No one wanted this — no writer with an ounce of sense, anyway — but the producers and the studios and the networks and the streamers gave us no choice.   The Guild negotiated right up to the final deadline on May 1, but it takes two to tango.    In the waning hours of May 1, the Writers Guild of America declared a strike.   The action began on May 2.   There are pickets in front of every studio lot and sound stage in LA, and many in other cities as well.   Get used to them.  I expect they will be there for a long time.

I am not in LA, so I cannot walk a picket line as I did in 1988, but I want to go on the record with my full and complete and unequivocal support of my Guild.

How long will the strike last?   No idea.   Maybe the AMPTP members will come to their senses tomorrow and offer some meaningful concessions, and the whole thing can be wrapped up next week.   I would not bet the ranch on that, however.   I have been through several of these since I first started writing for television and film in 1986.   The 1988 strike, the first I was a part of, lasted 22 weeks, the longest in Hollywood history.  The 2007-2008 strike, the most recent, went for 100 days.   This one may go longer.   The issues are more important, imnsho, and I have never seen the Guild so united as it is now.

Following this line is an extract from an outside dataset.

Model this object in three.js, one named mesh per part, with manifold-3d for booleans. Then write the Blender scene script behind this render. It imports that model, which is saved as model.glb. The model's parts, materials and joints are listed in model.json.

Writers’ strikes tend to be longer than other labor actions.   That’s the nature of the beast.   My father was a longshoreman.  When the ILA went out on strike, work on the docks shut down at once.   The ships did not get unloaded.   The trucks did not move.   The cranes froze in place, the fork lifts stayed where they were when their drivers walked off, the bananas rotted in the holds.   It does not work that way with writing.   Everyone has seen this storm coming a long way off… and accordingly, studios and streamers and networks  have been stockpiling scripts for months.   As of May 2, the pens are down and the computer screens have gone dark all across Hollywood, but production will continue so long as there are scripts to shoot.   The proviso being, of course, that those scripts must be shot EXACTLY as they were as of midnight on May 1.   Not a word can be changed, cut, added, not a scene can be altered.   All that requires writing… and from now until the strike ends, the writers will be on picket lines, not on sets.

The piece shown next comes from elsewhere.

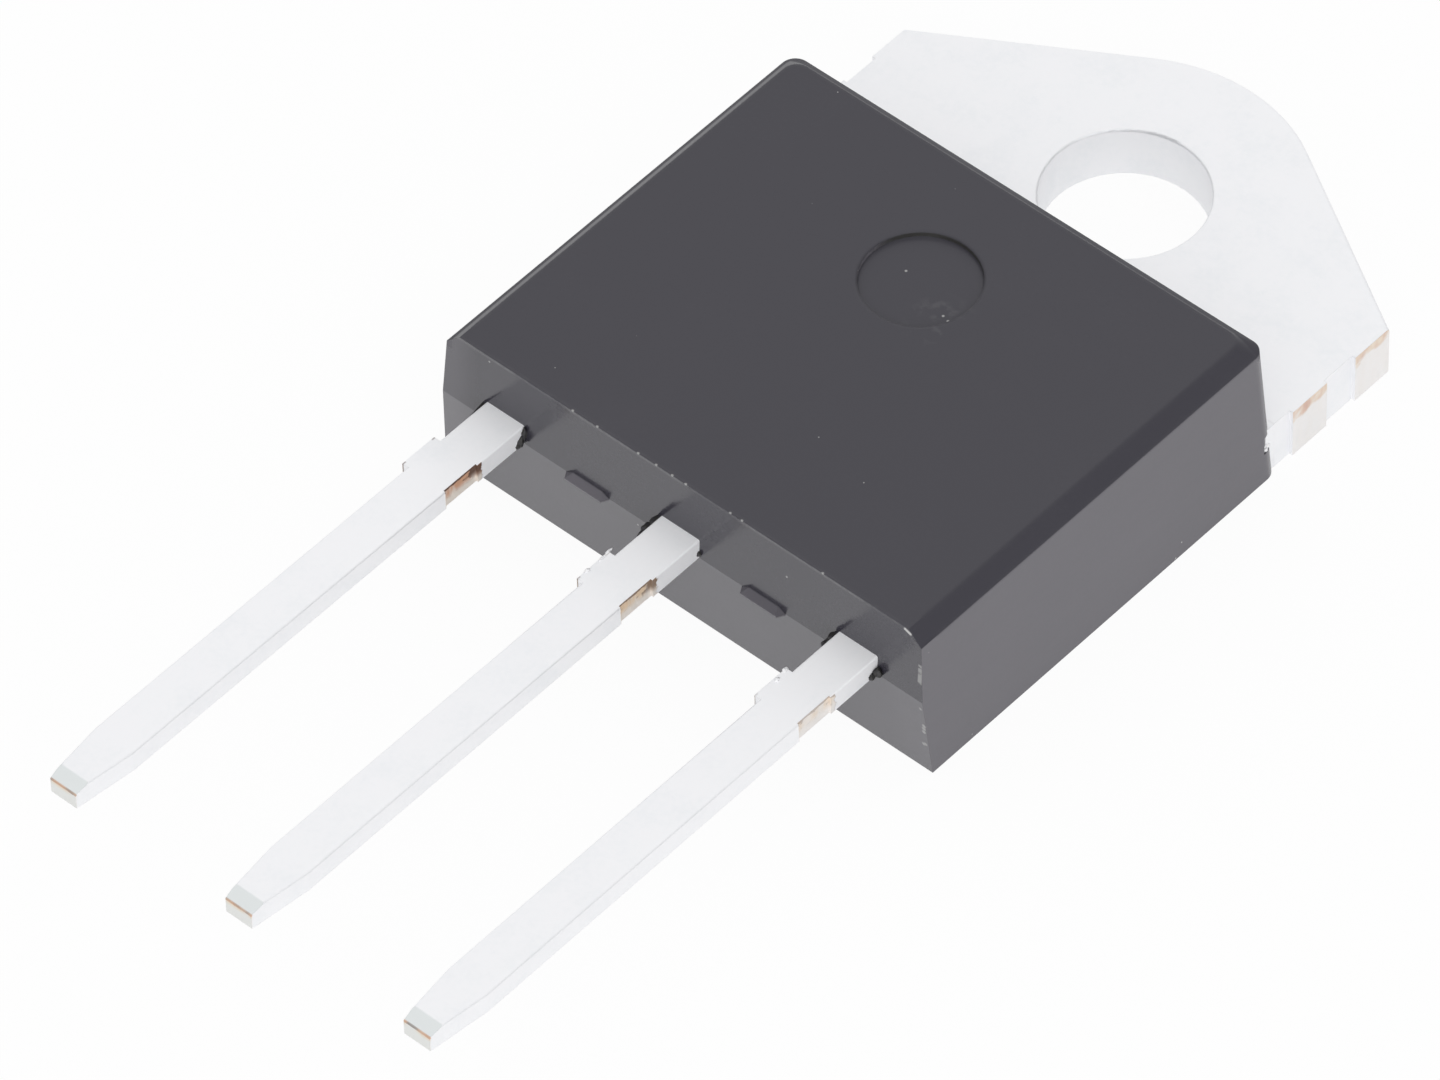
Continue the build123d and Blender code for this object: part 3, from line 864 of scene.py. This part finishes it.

(Many of you will be wondering, rightfully, about the impact of the strike on my own shows.   The second season of DARK WINDS wrapped several months ago.   Post production has been completed on five of the six episodes, and will soon be done on the last.   The show will likely air sometime this summer on AMC.   No decision on the third season will be made until after the strike.   Peacock has passed on WILD CARDS, alas.   A pity.   We will try to place it elsewhere, but not until the strike is over.   The writer’s room on A KNIGHT OF THE SEVEN KINGDOMS: THE HEDGE KNIGHT has closed for the duration.   Ira Parker and his incredible staff of young talents are on the picket lines.   Across the ocean, the second season of HOUSE OF THE DRAGON started filming April 11 and will continue in London and Wales.   The scripts for the eight s2 episodes were all finished months ago, long before the strike began,  Every episode has gone through four or five drafts and numerous rounds of revisions, to address HBO notes, my notes, budget concerns, etc.   There will be no further revisions.   The writers have done their jobs; the rest is in the hands of the directors, cast and crew… and of course the dragons).

((Some of you, I fear, may be having anxiety attacks just now, on the mistaken assumption that this strike affects WINDS OF WINTER.   You can relax.   The WGA is a union of film and television writers.  It has nothing to do with novels, short stories, or any other form of prose fiction, nor comic books and graphic novels, nor stage plays, nor the editing of collections and anthologies   I have on-going projects in all those areas, and that work continues unabated.  And WINDS continues to be priority number one)).

I am not going to try to explain the issues at stake here on my Not A Blog.   Others have done that far better than I could.   Whistle up Google and you will find dozens of stories on the internet detailing what the Guild is asking for on behalf of the writers it represents.   The details are there, for those of you who are interested in going more deeply into the disputes.   Needless to say, money is a big part of it.   The move from broadcast and cable to streaming has severely impacted residuals for writers (and directors and actors as well).   Television seasons have been shrinking; from 22 episodes on network, to 13 on cable, to 10, and now to 8 and 6.   Since writers are often paid by the episode, that’s hurt too.   Writer incomes are down across the board.   The details are in the news stories.

And there are other issues, one of which I think is especially important.   So important that I think it deserves its own post.  Look for that tomorrow.  For today, let me close by saying I am very heartened by the support we’ve received from the Teamsters and the other unions, and from many individual members of SAG and the DGA as well.   I hope we will have the support of all of you reading them as well:  the viewers, the fans, the people we are making these shows for.

It could be a long fight, but with you on our side, we cannot lose.